Sherwin Ovid (MFA candidate) was born in Port-of-Spain, Trinidad, in 1978. He received his BFA from the School of the Art Institute of Chicago in 2007 and is currently an MFA candidate at the University of Illinois at Chicago, where he received a Lincoln Fellowship in 2013. His work explores the limits of social boundaries and their perpetual transformation. As an interdisciplinary artist his practice is rooted primarily in video, painting, and drawing. Ovid has exhibited with Gallery 400 (UIC), Iceberg Projects, University of Wisconsin in Milwaukee, and Cleve Carney Gallery.
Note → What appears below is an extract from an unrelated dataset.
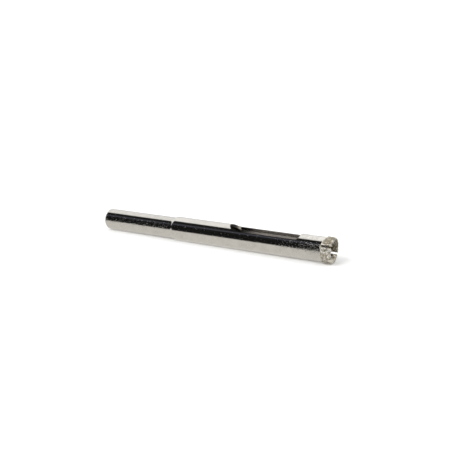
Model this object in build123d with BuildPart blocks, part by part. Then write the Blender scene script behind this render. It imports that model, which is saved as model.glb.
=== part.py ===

 Javairia Shahid (PhD student, Art History) is an architect and historian based between Chicago and Islamabad. She has a graduate degree in architectural history and theory from the Graduate School of Architecture, Planning and Preservation, Columbia University. Graduating with gold medals from her undergraduate institution in Pakistan, Shahid has been the recipient of the Fulbright Scholarship, the William Kinne Award, in addition to numerous research grants. Her research considers the relationship between development and the environment in South Asia, with particular regard to epistemological disjunction of two entangled projects: the present-day production of global heritage, and the historic-colonial-Modernist “other”ing of nature and ecology.